Friday, September 14, 2007

Judge Puts 43 MPG in View


By Justin Hyde
The Detroit Free Press

Thursday 13 September 2007

Detroit Three Setback: States get boost in push to make rules.

Washington - The U.S. auto industry suffered a major legal setback Wednesday when a federal judge in Vermont rejected its attempt to block states from setting tough new fuel economy rules, saying the industry failed to show the rules were illegal, unsafe or unattainable.

Environmental groups hailed the ruling as a historic victory, saying it decimated the industry's arguments in Congress against higher federal fuel economy standards and would pressure the Bush administration to let California and 14 other states put the rules into effect.

Given that the states involved account for more than half of all new vehicles sold, the laws could become a de facto national standard if they stand. The rules would require automakers to meet by 2016 an average fuel economy of about 43 miles per gallon in vehicles that weigh less than 3,750 pounds and an average of about 26 m.p.g. in heavier vehicles - higher targets than in any of the fuel economy bills under debate in Congress.

"At the trial they wanted, that they demanded and they put all their resources into, the judge looked at it and said, 'I don't believe you,' " David Bookbinder, an attorney for the Sierra Club, said of the automakers. "We're going to show this to every member of Congress."

Detroit's automakers warned the judge during a 16-day trial in April of steep job cuts and financial pain if the rules stood. General Motors Corp. said it would have to abandon some states or risk missing the targets even if it spent $25 billion upgrading its vehicles.

But Vermont U.S. District Judge William K. Sessions said the industry failed to prove that the standards were too tough, would endanger drivers, or that Congress had forbidden states from setting their own fuel economy rules.

"In light of the public statements of industry representatives, history of compliance with previous technological challenges, and the state of the record" of the trial, "the Court remains unconvinced automakers cannot meet the challenges of Vermont and California's" greenhouse gas regulations, Sessions wrote in his opinion released Wednesday.

Automakers said little about the ruling. The Alliance of Automobile Manufacturers, the trade group that includes GM, Ford Motor Co., Chrysler LLC and Toyota Motor Corp., said it would consider an appeal.

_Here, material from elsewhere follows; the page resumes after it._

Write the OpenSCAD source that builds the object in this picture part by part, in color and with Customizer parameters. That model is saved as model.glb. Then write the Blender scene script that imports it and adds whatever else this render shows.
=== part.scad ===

The industry's best hope for stopping the rules lies with the U.S. Environmental Protection Agency, which has pledged to decide by the end of the year whether to grant California's request for a waiver to put the rules into effect. The Bush administration is working on its own greenhouse gas controls for vehicles, but California has told the EPA it will sue if the waiver isn't granted, and the EPA has never declined similar requests by the state.

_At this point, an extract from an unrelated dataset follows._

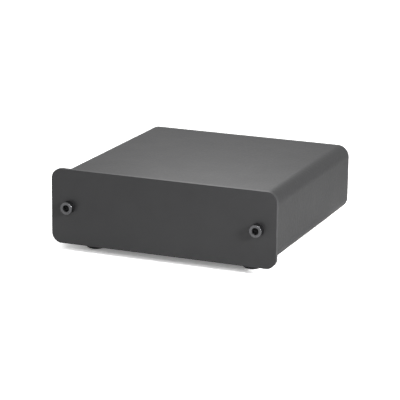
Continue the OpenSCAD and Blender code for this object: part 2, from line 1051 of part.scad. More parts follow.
module resistors() {
  color("#7fa6c9")
    for (place = resistor_place_shares)
      at_board(place)
        axial_part(resistor_d, resistor_len);
}

module diodes() {
  color("#262628")
    for (place = diode_place_shares)
      at_board(place)
        axial_part(diode_d, diode_len);
}

front_plate();
case_sleeve();
rear_panel();
left_rail();
right_rail();
front_screws();
rear_screws();
board_screws();
circuit_board();
foot_front_left();
foot_front_right();
foot_rear_left();
foot_rear_right();
in_left_barrel();
in_left_collar();
in_left_body();
in_left_contact();
in_right_barrel();
in_right_collar();
in_right_body();
in_right_contact();
out_left_barrel();
out_left_collar();
out_left_body();
out_left_contact();
out_right_barrel();
out_right_collar();
out_right_body();
out_right_contact();
power_inlet();
power_pin();
power_spring();
earth_post();
earth_tag();
earth_nut();
earth_washer();
earth_knob();
gain_switch_left();
gain_switch_right();
gain_lever_left();
gain_lever_right();
electrolytic_capacitors();
film_capacitors();
amplifier_chips();
voltage_regulators();
resistors();
diodes();
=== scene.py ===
import math
import bmesh
import bpy
import numpy as np
from mathutils import Matrix, Vector
from mathutils.geometry import tessellate_polygon


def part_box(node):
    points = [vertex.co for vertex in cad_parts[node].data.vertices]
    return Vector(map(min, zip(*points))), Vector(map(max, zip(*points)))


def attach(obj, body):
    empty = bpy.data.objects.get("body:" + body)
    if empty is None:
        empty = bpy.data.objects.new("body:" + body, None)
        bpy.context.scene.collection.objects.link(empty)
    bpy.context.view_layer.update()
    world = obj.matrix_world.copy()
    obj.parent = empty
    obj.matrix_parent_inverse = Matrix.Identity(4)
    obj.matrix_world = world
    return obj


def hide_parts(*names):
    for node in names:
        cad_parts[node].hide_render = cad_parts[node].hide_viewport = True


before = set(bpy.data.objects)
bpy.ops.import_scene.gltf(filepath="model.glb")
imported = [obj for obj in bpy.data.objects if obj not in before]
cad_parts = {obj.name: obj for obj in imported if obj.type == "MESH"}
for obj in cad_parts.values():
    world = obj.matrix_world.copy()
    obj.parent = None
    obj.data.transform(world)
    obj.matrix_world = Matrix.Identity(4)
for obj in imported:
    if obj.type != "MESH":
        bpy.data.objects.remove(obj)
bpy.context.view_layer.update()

print("stage: frame loaded,", len(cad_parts), "nodes")

# Lengths in this file are millimetres until a mesh is made, as the fixed frame is in metres.
# The frame stands on z = 0, its front plate faces -y and its sockets face +y.


def linear(hexColour):
    # sRGB hex to linear light: c / 12.92 near black, ((c + 0.055) / 1.055) to the power 2.4 above
    c = np.array([int(hexColour[i:i + 2], 16) for i in (1, 3, 5)]) / 255
    c = np.where(c <= 0.04045, c / 12.92, ((c + 0.055) / 1.055) ** 2.4)
    return (*c.tolist(), 1.0)


def addNode(tree, kind, inputs=None, **settings):
    # inputs are values, sockets, or nodes, whose first live output is then meant
    node = tree.nodes.new("ShaderNode" + kind)
    for key, value in settings.items():
        setattr(node, key, value)
    for key, value in (inputs or {}).items():
        if isinstance(value, bpy.types.Node):
            value = next(socket for socket in value.outputs if socket.enabled)
        if isinstance(value, bpy.types.NodeSocket):
            tree.links.new(value, node.inputs[key])
        else:
            node.inputs[key].default_value = value
    return node


def newObject(name, data):
    thing = bpy.data.objects.new(name, data)
    bpy.context.collection.objects.link(thing)
    return thing


# ---- camera, room and light

cameraPlace = {
    "position": (307.09, -763.13, 234.04),
    "yaw": 0.38782,        # radians to the left of +y
    "pitch": 0.25994,      # radians below the horizon
    "roll": 0.01097,
    "lens": 171.45,
    "sensor": 36,
}


def makeCamera(v):
    yaw, pitch, roll = v["yaw"], v["pitch"], v["roll"]
    forward = Vector((-math.sin(yaw) * math.cos(pitch), math.cos(yaw) * math.cos(pitch), -math.sin(pitch)))
    right = Vector((math.cos(yaw), math.sin(yaw), 0))
    up = right.cross(forward)
    across = math.cos(roll) * right + math.sin(roll) * up
    above = math.cos(roll) * up - math.sin(roll) * right
    data = bpy.data.cameras.new("camera")
    data.lens = v["lens"]
    data.sensor_width = v["sensor"]
    data.sensor_fit = "HORIZONTAL"
    data.clip_start = 0.01
    data.clip_end = 50
    camera = newObject("camera", data)
    place = Matrix((across, above, -forward)).transposed().to_4x4()
    place.translation = Vector(v["position"]) / 1000
    camera.matrix_world = place
    bpy.context.scene.camera = camera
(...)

Under federal law, California can set its own air quality laws with the EPA's approval, and other states can adopt them if they make no changes. As other states began passing the California rules, automakers sued in California, Vermont and Rhode Island, arguing that only the federal government had the power to set fuel economy standards.

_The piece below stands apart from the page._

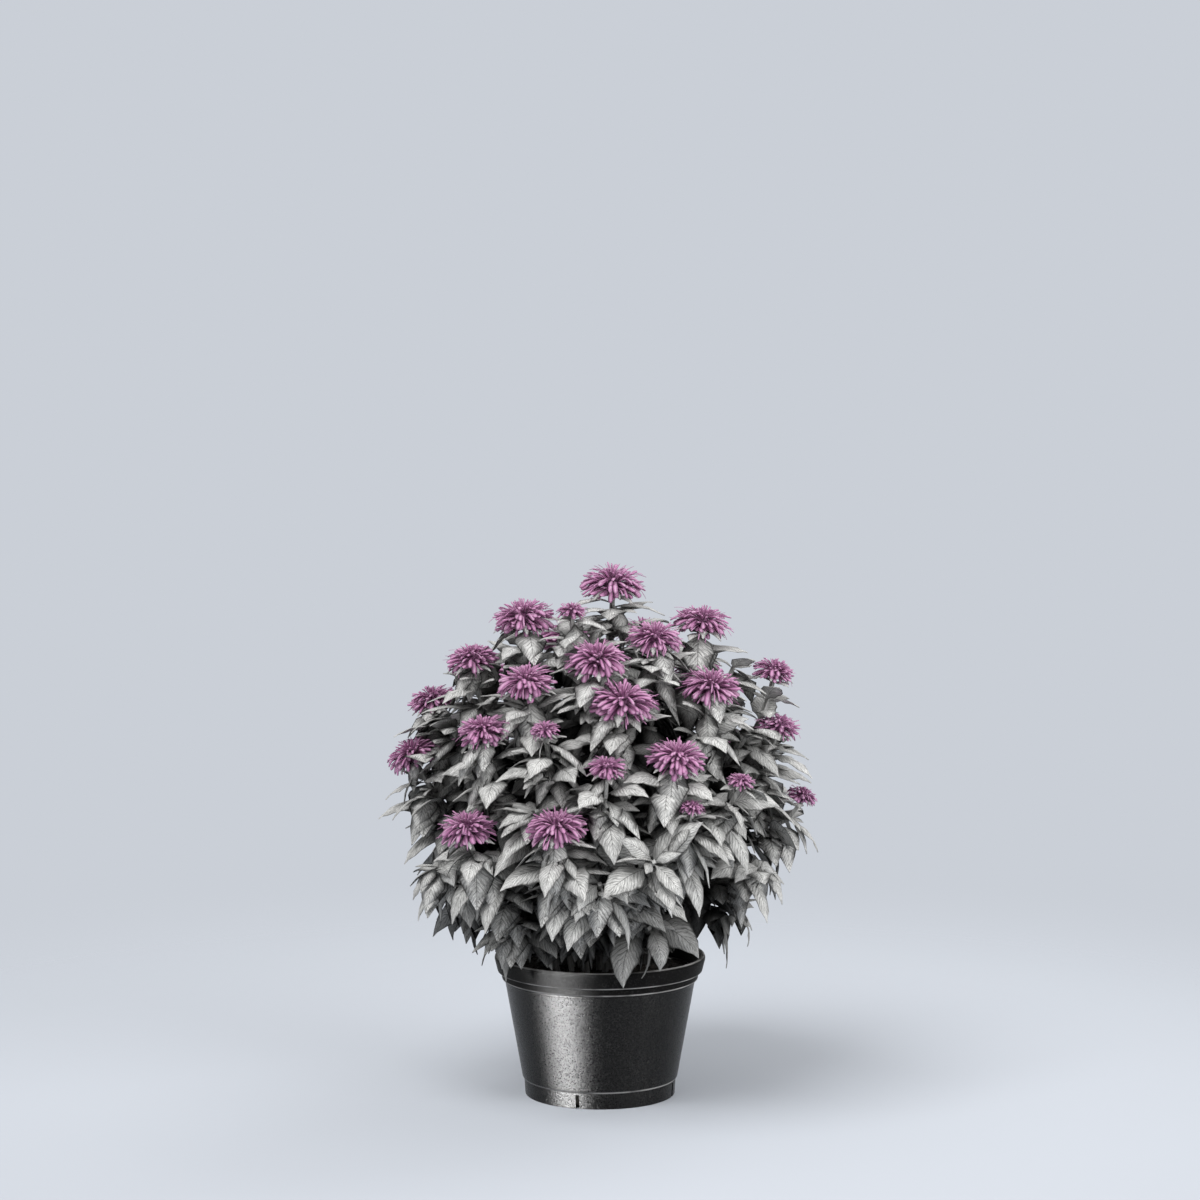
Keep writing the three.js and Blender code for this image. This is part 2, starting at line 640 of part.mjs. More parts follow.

In the Vermont case, which was the first to go to trial, automakers argued that the rules were impossible to meet by 2016. The industry's top expert testified that to hit the standard, GM, Ford and Chrysler would have to build hybrid versions of up to 60% of their new vehicles by 2016 - a level that would make it easier for Detroit's automakers simply to stop selling most car models in those states instead.

GM went even further, testifying that its models would fall short of the standard by 2016 even if at least 80% of its vehicles were gasoline-electric hybrids. Chrysler, still part of DaimlerChrysler during the trial, testified that the only car models it could sell by 2016 would be the Smart micro-car from Europe and its upcoming subcompact from China's Chery Automobile Co.

But Sessions rejected those claims as inaccurate and too conservative. He said the industry's expert was overly cautious in his estimates because he excluded hybrids and diesels as possible technologies and expected no improvement in fuel economy from 2004 to 2009.

Sessions also said the industry's testimony was contradicted by the automakers' public statements on several new technologies, such as direct-injection engines, and that they had downplayed ways to meet the standards with vehicles that could burn biofuels.

"It is improbable that an industry that prides itself on its modernity, flexibility and innovativeness will be unable to meet the requirements of the regulation, especially with the range of technological possibilities and alternatives currently before it," he wrote.

Although the industry argued the rules would trigger the loss of 65,000 jobs, including 7,000 jobs from automakers, Sessions said that estimate assumed Detroit's automakers would not lose any market share. He also said any possible losses were dwarfed by the cuts already under way at GM, Ford and Chrysler.

Citing the ruling, the governors of 13 states sent a letter Wednesday to GM, Ford, Chrysler, Toyota, Honda Motor Co. and Nissan Motor Co., urging them to drop their legal challenges to the state laws.

"We do not believe it is productive for your industry to continue to fight state implementation of clean tailpipe standards," the governors wrote. "We would prefer to follow a path that encourages innovation, not litigation."